Grouping and aggregating stations at lower detail levels would be very nice, and immediately seems desirable, but can lead to unexpected visual artefacts: When a station dis-aggregates into multiple parts, what had been a very important station-group might fracture into many individual stations, each of which is not important enough to display. It would appear as if the station simply disappeared, which isn’t good.
The Shortcut
If that all sounds great, but a little bit complicated, then you might be interested in our vector tile service and our fully-featured tile styles such as Cinnabar. These already have the logic above baked-in and ready to use! Just look for the kind_tile_rank
attribute on kind: station
features. This starts at 1 for the most important and increases as the features of that kind get less important in a given tile. In conjunction with Tangram’s powerful and flexible styling rules, this gives you fine control over how best to display your map to your users.

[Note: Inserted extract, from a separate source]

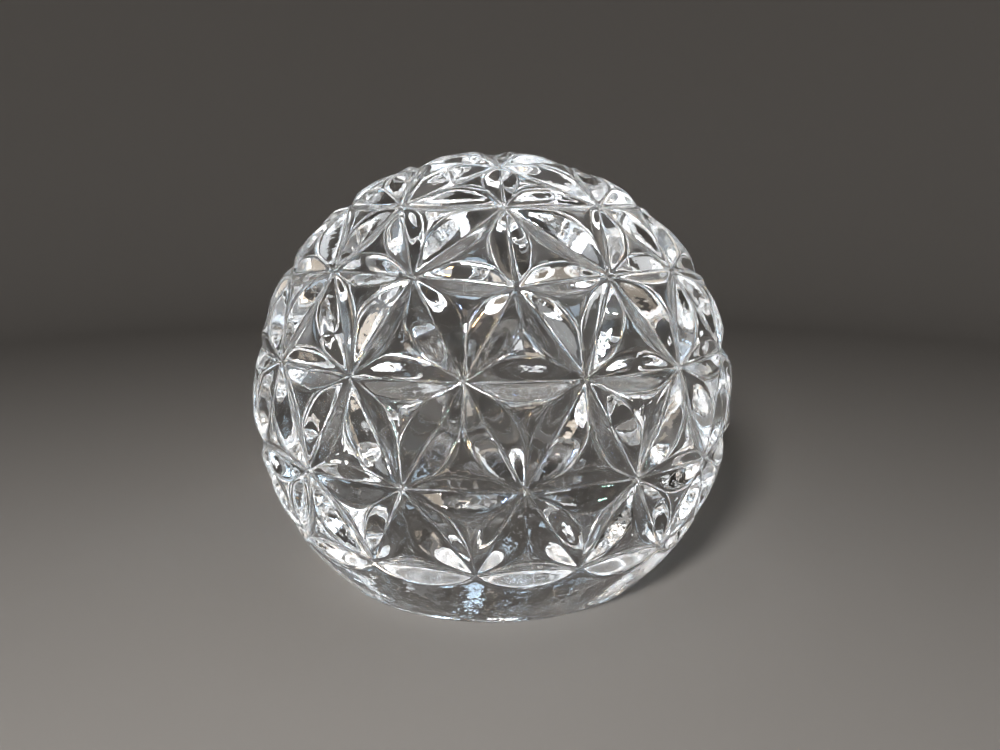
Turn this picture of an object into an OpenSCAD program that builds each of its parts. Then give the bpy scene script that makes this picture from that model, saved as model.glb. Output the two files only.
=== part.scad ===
// Star-cut crystal ball paperweight: one solid ball of clear lead crystal, ground flat
// underneath and covered with leaf-shaped mitre cuts (petals) that meet in stars.
// Millimetres, +Z up. The origin is the middle of the flat base and -Y is the front.

/* [Ball] */
// Diameter of the uncut ball
ball_d = 100; // [80:1:120]
// Latitude at which the ball is ground flat, in degrees below its equator
base_lat = 48; // [44:1:60]

/* [Stars] */
// Latitude of each row of stars, from the top star down, in degrees
row_lat = [90, 70.5, 52.4, 33.9, 13.4, -7.7, -27.3]; // [-28:0.1:90]
// Turn of each row's first star from the front towards +X, in degrees
row_turn = [0, 5, 4.3, 5.5, 19, 6.5, 20.3]; // [0:0.1:24]
// Number of stars in each row
row_count = [1, 5, 10, 15, 15, 15, 15]; // [1:1:15]
// How far the five-petalled stars sit below the rest of their row, in degrees
five_drop = 2.2; // [0:0.1:3]
// Depth of a star's middle under the uncut ball
star_depth = 1; // [0.8:0.1:1.2]
// Depth of the stars of the lowest row, whose petals run out to points
low_star_depth = 0.2; // [0.2:0.1:0.4]

/* [Petals] */
// Width of a petal between two stars of one row, as a share of its length
along_width = 0.34; // [0.32:0.01:0.36]
// Width of a petal between two rows, as a share of its length
across_width = 0.39; // [0.36:0.01:0.4]
// Slope of a petal's two faces from the ball's surface, in degrees
cut_slope = 28; // [24:1:34]

/* [Hidden] */
ball_r = ball_d / 2;
centre_z = ball_r * sin(base_lat);
five_row = 3;
five_every = 3;
neighbour_reach = 0.5;
ridge_steps = 2;
edge_steps = 4;
petal_steps = 2 * ridge_steps + edge_steps;
corner_size = ridge_steps + edge_steps - 1;
usual_corner = 0.34;
band_steps = 3;
halvings = 20;

function unit(v) = v / norm(v);
function mix(a, b, t) = a + (b - a) * t;
function join(lists) = [for (list = lists) for (item = list) item];

// ---- Stars, as directions from the middle of the ball, and the petals that join them ----

function at(lat, turn) = [cos(lat) * sin(turn), -cos(lat) * cos(turn), sin(lat)];
function drop(row, i) = row == five_row && i % five_every == 0 ? five_drop : 0;
function near(i, j) = norm(stars[i] - stars[j]) < neighbour_reach;

last_row = len(row_count) - 1;
star_row = join([for (row = [0:last_row]) [for (i = [1:row_count[row]]) row]]);
stars = join([
  for (row = [0:last_row])
    [
      for (i = [0:row_count[row] - 1])
        at(row_lat[row] - drop(row, i), row_turn[row] + 360 * i / row_count[row])
    ]
]);
star_count = len(stars);
petals = [
  for (i = [0:star_count - 2])
    for (j = [i + 1:star_count - 1])
      if (near(i, j)) [i, j]
];

// Three neighbouring stars, anticlockwise seen from outside.
function is_outward(i, j, k) = cross(stars[j] - stars[i], stars[k] - stars[i]) * stars[i] > 0;
triangles = [
  for (p = petals)
    for (k = [p[1] + 1:1:star_count - 1])
      if (near(p[0], k) && near(p[1], k))
        is_outward(p[0], p[1], k) ? [p[0], p[1], k] : [p[1], p[0], k]
];

// The stars of the lowest row, counted round the ball, with plain glass below them.
rim_count = row_count[last_row];
function rim_star(n) = star_count - rim_count + (n + rim_count) % rim_count;

// ---- A petal: a V groove that is widest and deepest halfway between its stars ----

function depth_at(i) = star_row[i] == last_row ? low_star_depth : star_depth;
function end_width(i) = depth_at(i) / tan(cut_slope);
function length_of(i, j) = ball_r * norm(stars[i] - stars[j]);
function widest(i, j) =
  (star_row[i] == star_row[j] ? along_width : across_width) * length_of(i, j) / 2;
// How much wider it is halfway than its ends are on average.
function bulge(i, j) = widest(i, j) - (end_width(i) + end_width(j)) / 2;
function half_width(i, j, t) =
  mix(end_width(i), end_width(j), t) + bulge(i, j) * 4 * t * (1 - t);
function depth(i, j, t) = half_width(i, j, t) * tan(cut_slope);
function crease(i, j, t) = unit(mix(stars[i], stars[j], t)) * (ball_r - depth(i, j, t));
// The outline to the left of the way from star i to star j, or to its right.
function outline(i, j, t, left = 1) =
  ball_r * unit(
    unit(mix(stars[i], stars[j], t))
      + left * unit(cross(stars[i], stars[j])) * half_width(i, j, t) / ball_r
  );

// ---- The ridge between two petals that overlap near the star they share ----

function heading(i, j) = unit(stars[j] - stars[i] * (stars[i] * stars[j]));
// Share of petal i-j at which its outline meets a line turned from its crease at star i.
function crossing(i, j, turn) =
  let (
    curve = 4 * bulge(i, j),
    lean = length_of(i, j) * tan(turn) - curve - end_width(j) + end_width(i)
  )
    (sqrt(lean * lean + 4 * curve * end_width(i)) - lean) / (2 * curve);
function distance(i, j, turn) = crossing(i, j, turn) * length_of(i, j) / cos(turn);
// Turn from petal i-j, towards petal i-k, at which the two outlines cross.
function halve(i, j, k, angle, low, high, tries) =
  let (turn = (low + high) / 2)
    tries == 0 ? turn
    : distance(i, j, turn) > distance(i, k, angle - turn)
      ? halve(i, j, k, angle, turn, high, tries - 1)
      : halve(i, j, k, angle, low, turn, tries - 1);
function angle_at(i, j, k) = acos(heading(i, j) * heading(i, k));
function ridge_turn(i, j, k) =
  let (angle = angle_at(i, j, k))
    halve(i, j, k, angle, max(0, angle - 89.9), min(89.9, angle), halvings);
function corner_share(i, j, k) = crossing(i, j, ridge_turn(i, j, k));
function depth_beside(i, j, turn, away) =
  depth(i, j, away * cos(turn) / length_of(i, j)) - away * sin(turn) * tan(cut_slope);
function ridge(i, j, k) =
  let (
    angle = angle_at(i, j, k),
    turn = ridge_turn(i, j, k),
    way = (heading(i, j) * sin(angle - turn) + heading(i, k) * sin(turn)) / sin(angle)
  )
    [
      for (s = [1:ridge_steps])
        let (
          away = distance(i, j, turn) * s / ridge_steps,
          both = depth_beside(i, j, turn, away) + depth_beside(i, k, angle - turn, away)
        )
          unit(stars[i] + way * away / ball_r) * (ball_r - max(0, both / 2))
    ];
// The outline between the corners that petal i-j makes with the petals on one side of it.
function edge(i, j, from, to, left = 1) = [
  for (s = [1:edge_steps - 1]) outline(i, j, mix(from, to, s / edge_steps), left)
];

// ---- Points, in blocks: stars, creases, triangles, lower outlines, plain band ----

function crease_share(s) =
  s <= ridge_steps ? usual_corner * s / ridge_steps
  : s >= petal_steps - ridge_steps ? 1 - usual_corner * (petal_steps - s) / ridge_steps
  : mix(usual_corner, 1 - usual_corner, (s - ridge_steps) / edge_steps);
function corner_points(t, c) =
  let (i = t[c], j = t[(c + 1) % 3], k = t[(c + 2) % 3])
    concat(ridge(i, j, k), edge(i, j, corner_share(i, j, k), 1 - corner_share(j, i, k)));
function middle(t) = ball_r * unit(stars[t[0]] + stars[t[1]] + stars[t[2]]);
function rim_points(n) =
  let (
    before = rim_star(n - 1),
    i = rim_star(n),
    j = rim_star(n + 1),
    after = rim_star(n + 2),
    from = corner_share(i, j, before),
    to = 1 - corner_share(j, i, after)
  )
    concat(ridge(i, j, before), edge(i, j, from, to, -1));
function band_column(top) =
  let (lat = asin(top.z / ball_r), turn = atan2(top.x, -top.y))
    [for (level = [1:band_steps]) ball_r * at(mix(lat, -base_lat, level / band_steps), turn)];

star_block = [for (i = [0:star_count - 1]) stars[i] * (ball_r - depth_at(i))];
crease_block = join([
  for (p = petals) [for (s = [1:petal_steps - 1]) crease(p[0], p[1], crease_share(s))]
]);
triangle_block = join([
  for (t = triangles) concat(join([for (c = [0:2]) corner_points(t, c)]), [middle(t)])
]);
rim_block = join([for (n = [0:rim_count - 1]) rim_points(n)]);
band_block = join([
  for (n = [0:rim_count - 1])
    for (s = [ridge_steps:corner_size]) band_column(rim_points(n)[s - 1])
]);

triangle_size = 3 * corner_size + 1;
first_crease = star_count;
first_triangle = first_crease + len(crease_block);
first_rim = first_triangle + len(triangle_block);
first_band = first_rim + len(rim_block);
column_count = rim_count * edge_steps;

// ---- Numbers of the points ----

function petal_number(i, j) =
  [for (p = [0:len(petals) - 1]) if (petals[p] == [min(i, j), max(i, j)]) p][0];
// The crease of the petal from star i to star j, both stars included.
function crease_run(i, j) =
  let (first = first_crease + petal_number(i, j) * (petal_steps - 1) - 1)
    [
      for (s = [0:petal_steps])
        s == 0 ? i : s == petal_steps ? j : first + (i < j ? s : petal_steps - s)
    ];
// Point s of a star's ridge and the outline after it, on corner c of triangle n.
function corner_number(n, c, s) =
  s == 0 ? triangles[n][c] : first_triangle + n * triangle_size + c * corner_size + s - 1;
function middle_number(n) = first_triangle + (n + 1) * triangle_size - 1;
function rim_number(n, s) =
  s == 0 ? rim_star(n) : first_rim + (n % rim_count) * corner_size + s - 1;
// The far side of half a petal: up one ridge, along the outline and down the next ridge.
function far_run(n, c) = [
  for (s = [0:petal_steps])
    s <= corner_size ? corner_number(n, c, s) : corner_number(n, (c + 1) % 3, petal_steps - s)
];
function rim_run(n) = [
  for (s = [0:petal_steps])
    s <= corner_size ? rim_number(n, s) : rim_number(n + 1, petal_steps - s)
];
function band_number(column, level) =
  let (c = column % column_count)
    level == 0
      ? rim_number(floor(c / edge_steps), ridge_steps + c % edge_steps)
      : first_band + c * band_steps + level - 1;

// ---- Faces, clockwise seen from outside ----

function whole(f) = f[0] != f[1] && f[1] != f[2] && f[2] != f[0];
// The strip between two runs of points, the first on the left looking from their start.
function strip(left, right) = [
  for (s = [0:len(left) - 2])
    for (f = [[left[s], left[s + 1], right[s + 1]], [left[s], right[s + 1], right[s]]])
      if (whole(f)) f
];
function petal_faces(n) = join([
  for (c = [0:2])
    strip(far_run(n, c), crease_run(triangles[n][c], triangles[n][(c + 1) % 3]))
]);
function middle_faces(n) =
  let (
    ring = join([
      for (c = [0:2]) [for (s = [ridge_steps:corner_size]) corner_number(n, c, s)]
    ]),
    count = len(ring)
  )
    [for (s = [0:count - 1]) [middle_number(n), ring[(s + 1) % count], ring[s]]];
function rim_faces(n) = strip(crease_run(rim_star(n), rim_star(n + 1)), rim_run(n));
function band_faces(level) = strip(
  [for (column = [0:column_count]) band_number(column, level)],
  [for (column = [0:column_count]) band_number(column, level + 1)]
);
base_face = [for (column = [0:column_count - 1]) band_number(column, band_steps)];

module crystal_ball() {
  color([0.86, 0.9, 0.93, 0.4])
    translate([0, 0, centre_z])
      polyhedron(
        points = concat(star_block, crease_block, triangle_block, rim_block, band_block),
        faces = concat(
          join([for (n = [0:len(triangles) - 1]) concat(petal_faces(n), middle_faces(n))]),
          join([for (n = [0:rim_count - 1]) rim_faces(n)]),
          join([for (level = [0:band_steps - 1]) band_faces(level)]),
          [base_face]
        )
      );
}

crystal_ball();
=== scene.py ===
import math
import random

import bmesh
import bpy
import numpy as np
from mathutils import Matrix, Vector


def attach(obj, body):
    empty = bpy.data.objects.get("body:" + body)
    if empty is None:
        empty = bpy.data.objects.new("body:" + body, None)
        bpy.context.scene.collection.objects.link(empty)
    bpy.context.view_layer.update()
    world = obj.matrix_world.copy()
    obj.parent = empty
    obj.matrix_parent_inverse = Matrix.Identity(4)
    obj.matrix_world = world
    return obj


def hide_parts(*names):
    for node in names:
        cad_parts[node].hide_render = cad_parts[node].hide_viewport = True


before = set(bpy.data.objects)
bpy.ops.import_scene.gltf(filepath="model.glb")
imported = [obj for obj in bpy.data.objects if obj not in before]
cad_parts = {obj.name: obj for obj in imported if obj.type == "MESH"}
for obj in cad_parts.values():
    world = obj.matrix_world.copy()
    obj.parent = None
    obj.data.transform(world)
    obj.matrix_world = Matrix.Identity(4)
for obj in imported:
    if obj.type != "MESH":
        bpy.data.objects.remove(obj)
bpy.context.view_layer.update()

MM = 0.001

# ---- Driving dimensions: the ball, its rows of stars and the petals between them ----

BASE_LAT = 48.0
BALL_R = 50 * MM
CENTRE = np.array((0, 0, BALL_R * math.sin(math.radians(BASE_LAT))))
ROW_LAT = (90, 70.5, 52.4, 33.9, 13.4, -7.7, -27.3)
ROW_TURN = (0, 5, 4.3, 5.5, 19, 6.5, 20.3)
ROW_COUNT = (1, 5, 10, 15, 15, 15, 15)
FIVE_ROW, FIVE_EVERY, FIVE_DROP = 3, 3, 2.2
NEIGHBOUR_REACH = 0.5
STAR_DEPTH, LOW_STAR_DEPTH = 1.0 * MM, 0.2 * MM
ALONG_WIDTH, ACROSS_WIDTH = 0.34, 0.39
CUT_SLOPE = math.tan(math.radians(28))

# Hand cutting and polishing: wandering stars, uneven widths and rounded edges.
SEED = 11
STAR_WANDER = 0.15 * MM
WIDTH_SPREAD = 0.02
CREASE_ROUND = 0.33 * MM
RIDGE_ROUND = 0.16 * MM

# ---- Mesh density ----

RIDGE_STEPS, EDGE_STEPS = 5, 9
USUAL_CORNER = 0.34
ACROSS = np.array((0, 0.03, 0.08, 0.18, 0.42, 0.68, 0.86, 0.94, 1))
PATCH_RINGS = np.array((1, 0.94, 0.82, 0.5, 0))
BAND_LEVELS = np.array((0, 0.03, 0.09, 0.2, 0.4, 0.6, 0.8, 1))
BASE_EDGE = 0.5 * MM
BASE_EDGE_BEND = (0.25, 0.5)  # shares of the edge's width and height at its middle
BASE_RINGS = (0.97, 0.8, 0.4, 0)
WIDEST_TURN, HALVINGS = 1.57, 30
WELD = 0.002 * MM

# ---- Picture: where the ball sits, as shares of the picture's width from its middle ----

SENSOR = 36
LENS = 30.6
PITCH = math.radians(11.2)
BALL_ACROSS, BALL_UP, BALL_RADIUS = -0.007, -0.0145, 0.24

# ---- Glass: its colour, the ripple of its polish, the wheel's streaks and the worn foot ----

GLASS, GLASS_IOR = (0.985, 0.99, 0.995, 1), 1.55
RIPPLE_SCALE, RIPPLE_STRENGTH, RIPPLE_DEPTH = 400, 0.4, 0.1 * MM
STREAKS = (0.1, 1.5, 0)  # noise to a millimetre along, across and out of a groove
STREAK_DEPTH = 0.004 * MM
FOOT_ROUGHNESS, FOOT_START, FOOT_END, SCUFF_SCALE = 0.3, 0.2 * MM, 0.5 * MM, 900

# ---- Studio: a floor that sweeps up all round, two soft lights and small cards ----

FLOOR, FLOOR_ROUGHNESS = (0.34, 0.32, 0.3, 1), 0.9
FLOOR_LEVEL = -0.1 * MM
SWEEP_START, SWEEP_R, WALL_HEIGHT = 0.4, 0.2, 1.0
SWEEP_STEPS, ROUND_STEPS = 12, 96
WORLD = (0.002, 0.002, 0.002, 1)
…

Ready to get started? Sign up for an API key today!
Mapping this data
If your important local stations aren’t being displayed at mid ranges on Mapzen maps, it might be because we aren’t able to find the links between the station node or way and the route relations. You can create relations for each route, where a route is usually a named line such as “Northeast Corridor” or a named service such as “California Zephyr”. You can either include the stations directly as part of the route relation, or create a stop area relation containing the station node or way and any stop nodes which are part of the route.
By adding stop area and route data, it not only helps us figure out which stations might be more important for display on the map, but also helps anyone else who’s looking to build trip-planning or transit-related applications on top of OpenStreetMap. Thank you in advance!